Camber Energy Announces January 31, 2019, Pro Forma Stockholders’ Equity in Excess of $6 Million and Continued Discussions with Merger and Acquisition Candidates

Source Press Release
Company Camber Energy, Inc. 
Tags Deal Rumours, Strategy - Corporate
Date February 04, 2019

Camber Energy, Inc. (NYSE American: CEI) (the ”Company” or ”Camber”), based in Houston, Texas, a growth-oriented, independent oil and gas company engaged in the development of crude oil, natural gas and natural gas liquids, announced today that it had unaudited pro forma stockholders’ equity, as of January 31, 2019, of over approximately $7.4 million, which exceeds the $6 million minimum amount of stockholders’ equity the Company is required to maintain pursuant to Sections 1003(a)(i) through (iii) of the NYSE American Company Guide (the ”Guide”).

As previously reported, on August 3, 2017, the Company received notice from the NYSE American that the Company was not in compliance with Sections 1003(a)(i) through (iii) of the Guide because it had (i) stockholders’ equity of less than $2,000,000 and sustained losses from continuing operations and/or net losses in two of its three most recent fiscal years; (ii) stockholders’ equity of less than $4,000,000 and sustained losses from continuing operations and/or net losses in three of the Company’s four most recent fiscal years; and (iii) stockholders’ equity of less than $6,000,000 and sustained losses from continuing operations and/or net losses in the Company’s five most recent fiscal years.

The Company subsequently submitted a plan to the NYSE American detailing the steps it planned to take to gain compliance with the Guide (i.e., raise our stockholders’ equity above $6 million), and was provided until February 3, 2019, under such plan, to gain such compliance.

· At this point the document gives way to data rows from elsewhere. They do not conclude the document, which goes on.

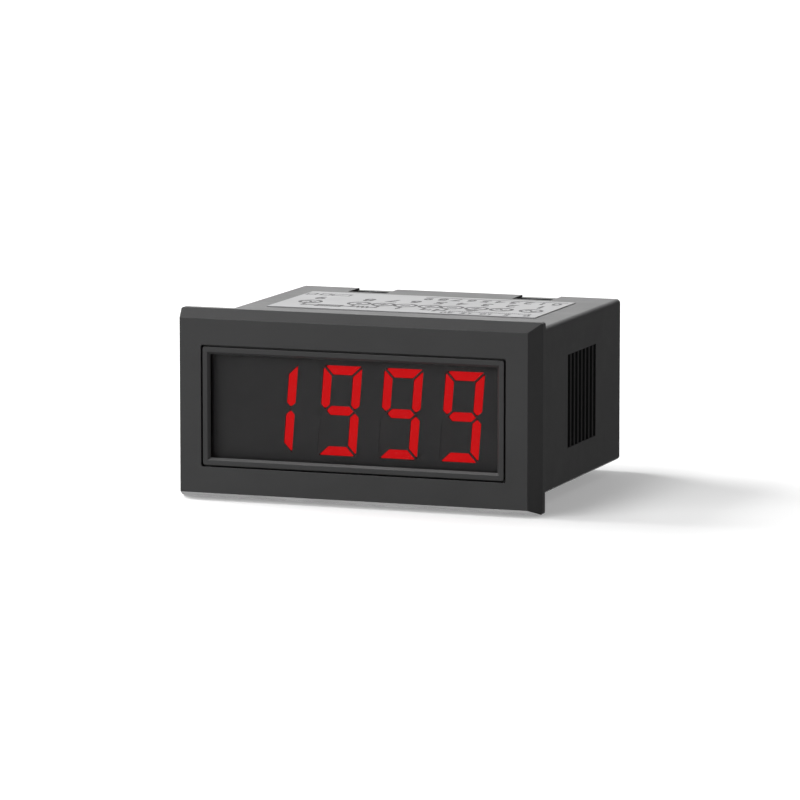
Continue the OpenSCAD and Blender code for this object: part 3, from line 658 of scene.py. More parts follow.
def core_steel():
    """Stacked steel sheets: fine lines on the cut edges, varnished sheet on the faces."""
    finish = Finish("core_steel")
    sheet = 0.5
    _, y, _ = finish.axes()
    _, ny, _ = finish.facing()
    gap = y.repeat(sheet).under(0.035, 0.03)
    cut = 1.0 - ny.size()
    rust = finish.noise(0.7, 5.0, 0.7).over(0.68, 0.05)
    varnish = finish.noise(0.25, 3.0)
    steel = finish.blend(rust * cut, (0.2, 0.205, 0.21), (0.1, 0.06, 0.04))
    finish.bump(gap * cut, -0.08, 0.05)
    return finish.set(Base_Color=finish.shade(steel, (0.8 + varnish * 0.35) * (1.0 - gap * cut * 0.7)),
                      Metallic=0.75 - rust * cut * 0.6, Roughness=0.38 + varnish * 0.15 + rust * 0.2)


def coil_tape():
    """Amber tape wound in overlapping turns over the wire, whose ribs show through."""
    finish = Finish("coil_tape")
    wire_pitch, tape_width = 0.24, 4.2
    _, _, z = finish.axes()
    wire = z.repeat(wire_pitch) * 8.0
    lap = finish.noise(0.2, 1.0) * 2.0 + z
    edge = lap.repeat(tape_width).under(0.06, 0.03)
    cloud = finish.noise(0.4, 3.0)
    finish.bump(wire * 0.4 + edge, 0.03, 0.1)
    amber = finish.blend(cloud, (0.5, 0.24, 0.035), (0.62, 0.34, 0.06))
    return finish.set(Base_Color=finish.shade(amber, 0.82 + wire * 0.15 - edge * 0.35),
                      Roughness=0.22 + cloud * 0.1, Coat_Weight=0.4 + cloud * 0.1)


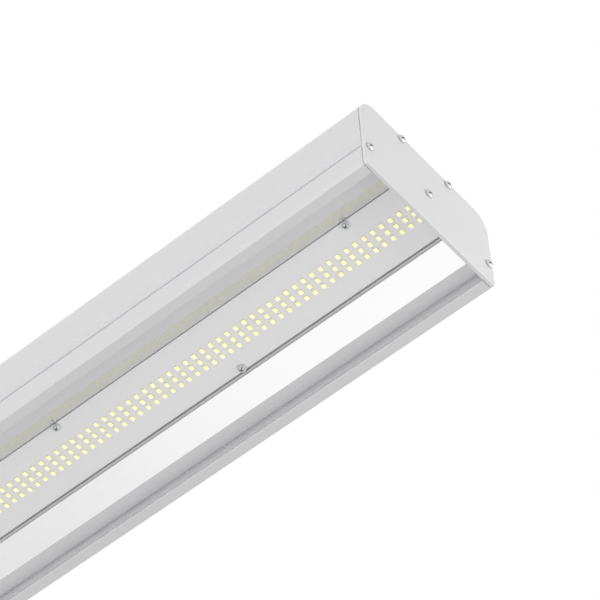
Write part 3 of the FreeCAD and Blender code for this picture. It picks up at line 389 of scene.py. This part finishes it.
def ranged(material, source, low, high, source_low=0.3, source_high=0.7):
    """Carries a value from one range to another."""
    node = material.node_tree.nodes.new("ShaderNodeMapRange")
    for socket, number in (("From Min", source_low), ("From Max", source_high),
                           ("To Min", low), ("To Max", high)):
        node.inputs[socket].default_value = number
    link(material, source, node.inputs["Value"])
    return node.outputs["Result"]


def vary_roughness(material, source, low, high):
    link(material, ranged(material, source, low, high), principled(material).inputs["Roughness"])


def vary_colour(material, source, dark, light):
    """Runs the base colour between two colours."""
    mix = material.node_tree.nodes.new("ShaderNodeMix")
    mix.data_type = "RGBA"
    mix.inputs[MIX_FIRST].default_value = (*dark, 1)
    mix.inputs[MIX_SECOND].default_value = (*light, 1)
    link(material, ranged(material, source, 0, 1), mix.inputs["Factor"])
    link(material, mix.outputs[MIX_RESULT], principled(material).inputs["Base Color"])


def relief(material, source, distance):
    """Bump whose full height is a distance in metres."""
    bump = material.node_tree.nodes.new("ShaderNodeBump")
    bump.inputs["Distance"].default_value = distance
    bump.inputs["Strength"].default_value = 1.0
    link(material, source, bump.inputs["Height"])
    link(material, bump.outputs["Normal"], principled(material).inputs["Normal"])


def paint_recess_shade(material, dark):
    """Painted shade: runs the base colour to a dark one where the mesh's own recess attribute rises to 1,
    standing in for the shadow that falls inside a cross recess.
    """
    tree = material.node_tree
    colour = principled(material).inputs["Base Color"]
    depth = tree.nodes.new("ShaderNodeAttribute")
    depth.attribute_name = "recess"
    mix = tree.nodes.new("ShaderNodeMix")
    mix.data_type = "RGBA"
    link(material, ranged(material, depth.outputs["Fac"], 0, 1, 0.1, 0.7), mix.inputs["Factor"])
    link(material, colour.links[0].from_socket, mix.inputs[MIX_FIRST])
    mix.inputs[MIX_SECOND].default_value = (*dark, 1)
    link(material, mix.outputs[MIX_RESULT], colour)


def shades(colour, change):
    """A darker and a lighter version of a colour."""
    return tuple(c * (1 - change) for c in colour), tuple(min(1, c * (1 + change)) for c in colour)


def drawn_metal(name, colour, metallic, roughness, lines=(3, 900, 900)):
    """Drawn or rolled metal: fine lines that run along X, in colour, gloss and relief."""
    material = finish(name, colour, Metallic=metallic, Roughness=roughness)
    streaks = noise(material, lines, detail=4.0)
    vary_colour(material, streaks, *shades(colour, 0.012))
    vary_roughness(material, streaks, roughness - 0.03, roughness + 0.03)
    relief(material, streaks, 0.000004)
    return material


def grained(name, colour, metallic, roughness, scale=1800, height=0.000006, change=0.02, **sockets):
    """A finish with an even fine grain: blasted or plated metal, moulded plastic or rubber."""
    material = finish(name, colour, Metallic=metallic, Roughness=roughness, **sockets)
    grain = noise(material, (scale, scale, scale), detail=2.0)
    cloud = noise(material, (35, 35, 35), detail=2.0)
    vary_colour(material, cloud, *shades(colour, change))
    vary_roughness(material, grain, max(0.05, roughness - 0.05), roughness + 0.05)
    relief(material, grain, height)
    return material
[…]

Notwithstanding the Company’s estimated pro forma stockholders’ equity, as described in greater detail in the Current Report on Form 8-K filed February 1, 2019 by the Company, the NYSE American has advised the Company that it is waiting until after we file our Quarterly Report on Form 10-Q for the quarter ended December 31, 2018, to formally confirm our re-compliance with Sections 1003(a)(i) through (iii) of the Guide. Provided that the NYSE American has confirmed that our stockholders’ equity as set forth in the Form 10-Q for the quarter ended December 31, 2018 exceeds $6 million, the NYSE American will confirm such compliance. We currently anticipate our stockholders’ equity as of December 31, 2018 will exceed the $6 million we are required to have in order to regain compliance and believe at this point that formal NYSE American confirmation of such compliance is only a formality.

Notwithstanding the above, the NYSE American has not yet formally confirmed our re-compliance with Sections 1003(a)(i) through (iii) of the Guide, we are currently not deemed in compliance with the NYSE American continued listing standards (including Sections 1003(a)(i) through (iii) of the Guide), and if the NYSE American does not confirm our compliance with Sections 1003(a)(i) through (iii) of the Guide and/or if the Company becomes non-compliant with any of the other listing requirements of the NYSE Regulation, the NYSE Regulation staff may initiate delisting proceedings as appropriate.

Separate from the above, the Company announces that talks have been accelerating with acquisition and merger candidates and the Company hopes to announce positive news in connection therewith in the upcoming weeks.